During the height of the Inca Empire, they built a city in the Cuzco valley in the Andes Mountain, 2500 meters above the sea level. The city built around 1450, was at the centre of the Inca Empire under the king Pachacutec, stretching north along the Andes up to Ecuador and down south to central Chile. Despite the altitude, Machu Picchu was a fully functioning city, with agricultural lands, houses, temples, military outposts and palaces.
The city is believed to have been abandoned after the death of Pachacutec. Later, the Spanish arrived at the Andes; leading to the wars, conflict and the slow collapse of the Inca Empire. The city however, remained undiscovered until 1911, when Hiram Bingham found the 'Mystic City in the Clouds'.
Located in the middle of the South Pacific Ocean, 2000 miles away from the Chile's coast, it is remarkable how a culture flourished in the middle of nowhere. The remote Easter Island was only discovered in 1722, by Jacob Roggeveen, who found giant sculpted statutes spread along the coast of the Island and there was no signs of the civilization that built them.
The islands were inhabited by the Polynesians during the 11th century and most of the giant stone structures were constructed during 14th and 15th century - during the peak of the civilization.

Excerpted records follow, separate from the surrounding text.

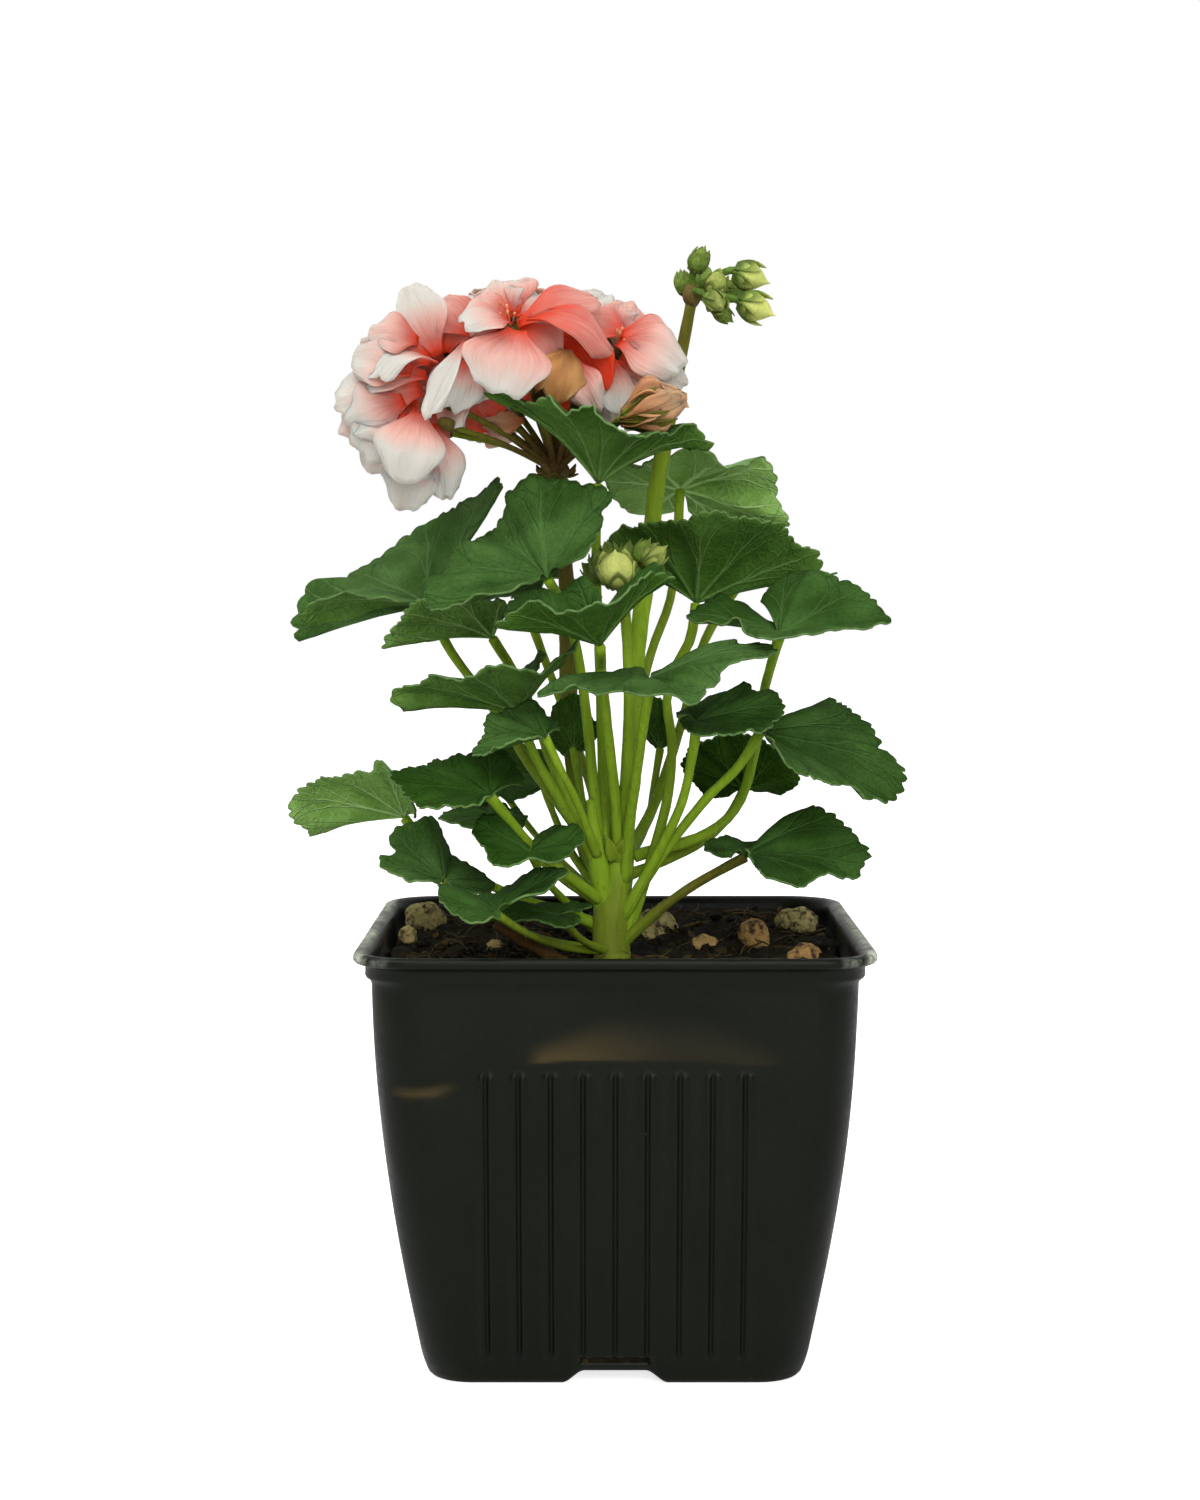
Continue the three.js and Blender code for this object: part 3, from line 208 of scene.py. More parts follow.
def front_dent(across, height):
    """How far the front wall is pushed in, and how much painted brown reflection the dent shows there."""
    lean = clamp((across - DENT_LEFT) / 27) if across < DENT_MIDDLE else clamp((DENT_RIGHT - across) / 26)
    top = DENT_TOP + 6 * ease(lean * 1.4)
    lip = DENT_LIP + 0.9 * ease((across + 22) / 14) - 1.0 * ease((across - 12) / 18)
    rise = ease((height - lip) / (top - lip)) * (1 - ease((height - top) / (DENT_END - top)))
    depth = DENT_DEPTH * ease(lean * 1.6) * rise
    # Painted reflection: the band where the dent tilts up is tinted brown as if it caught warm light.
    band = ease((height - lip + 0.2) / 0.7) * (1 - ease((height - lip) / (top + 1.5 - lip)))
    brown = band * ease(lean * 5) * (0.18 + 0.82 * ease(1 - (across + 17) / 30))
    ridge = 59.8 + 0.11 * (across + 45) + 1.2 * ((across + 38) / 8) ** 2
    small = math.exp(-((height - ridge - 1.2) / 2.2) ** 2 - ((across + 38) / 6.5) ** 2)
    depth += SMALL_DENT_DEPTH * small
    # The small dent's lip gets the same painted brown reflection.
    tip = ease((height - ridge + 0.2) / 0.7) * (1 - ease((height - ridge - 1.0) / 1.8))
    brown = max(brown, 0.8 * tip * math.exp(-((across + 38.5) / 5.5) ** 4))
    return depth, brown


# The mix's surface, in millimetres
SOIL_FRONT = 82.2
SOIL_BACK = 86.3
SOIL_LUMP = 0.7


class Stalk(NamedTuple):
    """A stalk's places on the front view, and its radii in millimetres."""

    path: tuple
    radii: tuple
    brown: tuple = (0, 0)


SHOOTS = (
    Stalk(((612, 962, -10), (611, 925, -9), (616, 880, -7), (622, 840, -6)), (4.0, 3.9, 3.6, 3.1),
          brown=(0.56, 0.48, 0.30, 0.12)),
    Stalk(((606, 915, -8), (600, 875, -10), (594, 835, -11), (591, 800, -11)), (2.6, 2.2, 1.6, 1)),
)
BUD_STALKS = (
    Stalk(((622, 850, -5), (630, 770, 2), (638, 640, 9), (649, 560, 15), (656, 490, 17), (668, 425, 15),
           (683, 345, 12), (691, 303, 9)),
          (2.1, 1.9, 1.8, 1.9, 1.9, 1.8, 1.5, 1.2), brown=(0, 0, 0, 0, 0.04, 0.3, 0.8, 0.75)),
    Stalk(((622, 850, -7), (627, 770, -13), (629, 700, -15), (627, 640, -15), (624, 592, -13)),
          (2.0, 1.4, 1.2, 1.1, 1.1), brown=(0, 0, 0, 0.1, 0.2)),
)
FLOWER_STALK = Stalk(
    ((604, 888, -5), (586, 850, 6), (573, 760, 16), (568, 670, 17), (567, 590, 14), (560, 510, 10),
     (556, 474, 8)),
    (2.0, 1.9, 1.8, 1.9, 1.9, 1.6, 1.7), brown=(0.1, 0.25, 0.5, 0.7, 0.85, 0.95, 1),
)
STEM_FOOT = place(SHOOTS[0].path[0])
STEM_IN_SOIL = 26 * MM
HUB = place((556, 470, 8))


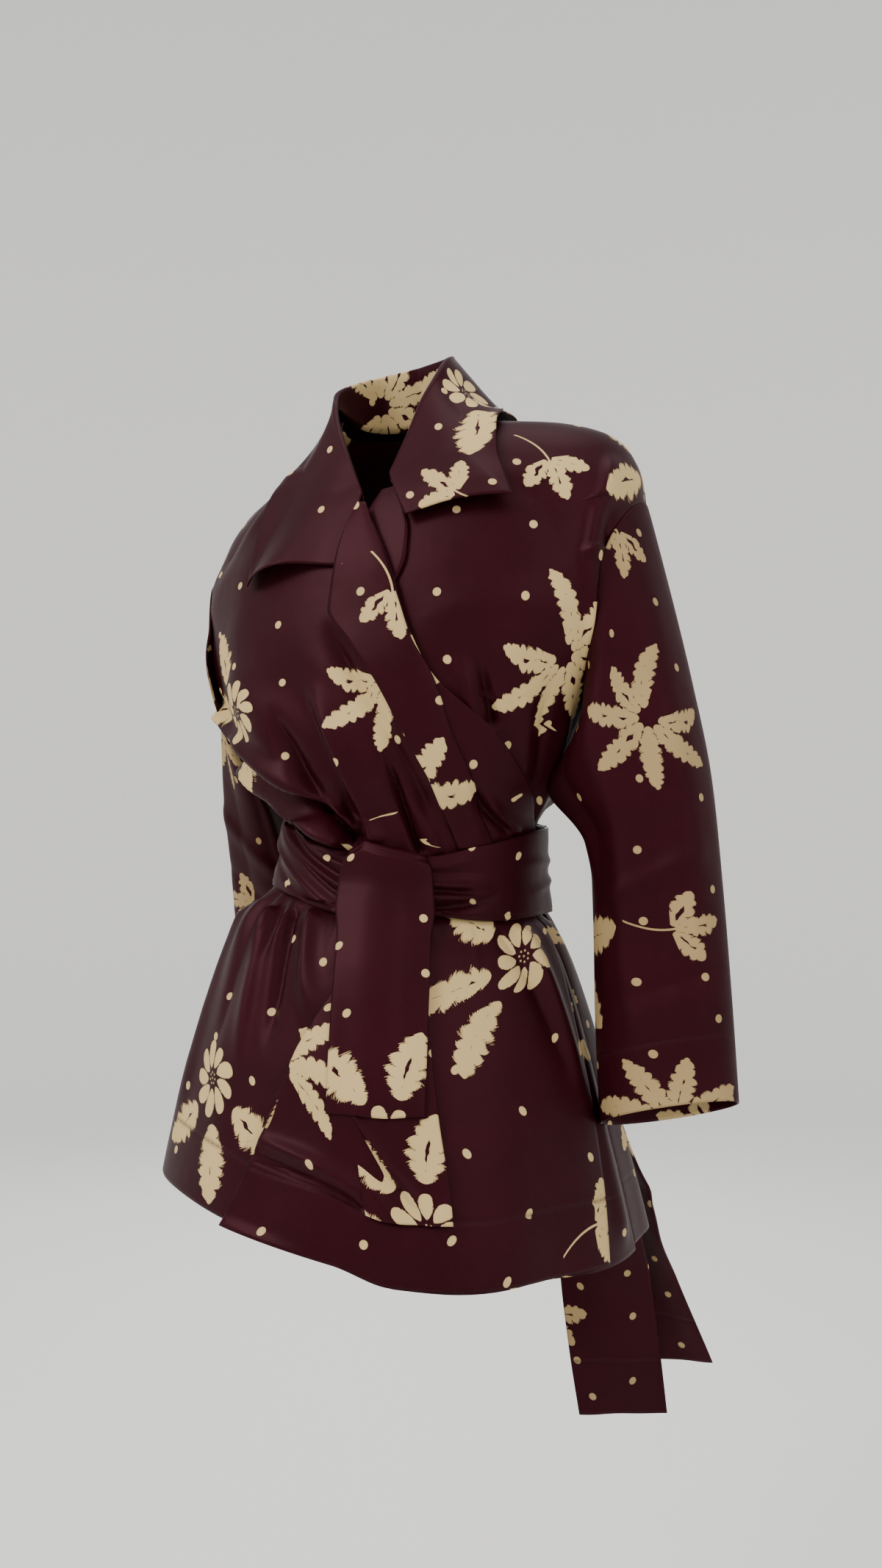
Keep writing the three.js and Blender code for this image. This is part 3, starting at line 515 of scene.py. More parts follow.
def panel(name, grid, edges, heights, grain, list_of_folds, seed, out=0, pleat=False, ditch=0, under=0):
    """A body panel: rows follow the height from its top to its bottom, and columns share the turn between its
    two edges. To the body's reach are added out, slow waves, listed folds, the pleat and the gathers. A ditch
    is how far its side edges sink into the seams, and under is how far it sinks where the right front covers
    it."""
    columns, rows = grid
    z = np.linspace(*heights, rows)[:, None]
    start, end = (edge(z) for edge in edges)
    turn = start + (end - start) * np.linspace(0, 1, columns)[None, :]
    level = np.broadcast_to(z, turn.shape)
    placed, extra = turn, ripple(turn * ROUND, level, 0.16, 120, seed)
    if pleat:
        placed, high = pleated(turn, level)
        extra = extra + high
    extra = extra + folds(turn * ROUND, level, list_of_folds, ROUND) * FOLD_DEPTH
    extra = bound_by_sash(turn, level, extra, seed)
    girth = np.linalg.norm(body(turn, level)[..., :2], axis=-1)
    seam = np.radians(np.minimum(turn - start, end - turn)) * girth
    covered = smooth(3, 15, read(RIGHT_EDGE, "z", "turn", level) - turn)
    extra = extra - ditch * bell(seam, SEAM_HALF) - under * covered
    points = stand(moved(placed, level, extra + (out(turn) if out else 0)))
    return cloth_mesh(name, points, panel_run(points, turn, z, grain))


def armhole(z):
    """Half the armhole's width at a height, as a turn from the side: an oval."""
    t = (z - ARMHOLE["middle"]) / ARMHOLE["tall"]
    return ARMHOLE["wide"] * np.sqrt(np.maximum(0, 1 - t * t))


def side_seam(side, towards):
    """The edge of a panel at a side seam: half a gap away from it, and round the armhole above."""
    return lambda z: side + towards * (armhole(z) + SEAM_TURN)


def free_edge(rows_of):
    """The free edge of a front, from its table."""
    return lambda z: read(rows_of, "z", "turn", z)


def right_out(turn):
    """The right front leaves the side seam on the body and comes to lie a layer outside it."""
    return LAYER * smooth(-72, -50, turn)


def make_panels():
    back_edges = side_seam(90, 1), side_seam(270, -1)
    right_edges = side_seam(-90, 1), free_edge(RIGHT_EDGE)
    left_edges = free_edge(LEFT_EDGE), side_seam(90, -1)
    return {
        "back": panel(
            "back_cloth", (150, 230), back_edges, (23, HEM), 180, BACK_FOLDS, 11, ditch=SEAM_DITCH,
        ),
        "front_right": panel(
            "front_right_cloth", (176, 236), right_edges, (22, HEM), -15, FRONT_RIGHT_FOLDS, 21,
            out=right_out, pleat=True,
        ),
        "front_left": panel(
            "front_left_cloth", (120, 230), left_edges, (22, UNDER_HEM), 45, FRONT_LEFT_FOLDS, 31,
            under=UNDER_DEEP,
        ),
    }


def revers(name, rows_of, start, end, seed):
    """A revers: between its roll line and its loose edge, which curls a little off the front. The right
    one follows the folds of the front that it lies on."""
    z = np.linspace(rows_of["z"][0], rows_of["z"][-1], 110)[:, None]
    share = np.linspace(0, 1, 18)[None, :]
    a, b = read(rows_of, "z", start, z), read(rows_of, "z", end, z)
    turn = a + (b - a) * share
    z = np.broadcast_to(z, turn.shape)
    right = start == "edge"
    loose = 1 - share if right else share
    under = folds(turn * ROUND, z, FRONT_RIGHT_FOLDS if right else [], ROUND) * 0.75
    curl = 0.9 * loose**3 * (1 + 0.6 * np.sin(z / 17.0)) - 1.6 * (1 - loose) ** 6
    out = read(rows_of, "z", "out", z) + np.minimum(under, 6) + curl + ripple(turn * 2, z, 0.2, 90, seed)
    return cloth_mesh(name, stand(moved(turn, z, out)), (turn * ROUND, z))


def clear_of_body(points, out):
    """Points kept at least so far outside the body surface, below the neck."""
    kept = points.copy()
    for _ in range(3):
        turn = np.degrees(np.arctan2(kept[..., 0], -kept[..., 1]))
        skin = body(turn, kept[..., 2])
        normal = moved(turn, kept[..., 2], np.ones(turn.shape)) - skin
        short = out - np.sum((kept - skin) * normal, -1)
        push = np.where((short > 0) & (kept[..., 2] < NECK_Z), short, 0)
        kept = kept + normal * push[..., None]
    return kept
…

Why were the giant statues - some as tall as 30 feet and weighing up to 75 tons - built on Easter Island? No one knows. There are also questions about how the giant stones were transported from the quarries. The collapse of the civilization is believed to be because of strain on resources due to the rapid growth in population. Forest was cleared, resources were exploited and the environment devastated. This lead to a lot of infighting and even cannibalism. Still, the remains of the statues on the Easter Island are engineering marvels by themselves and a testament to the ingenious Polynesians that once inhabited the Island.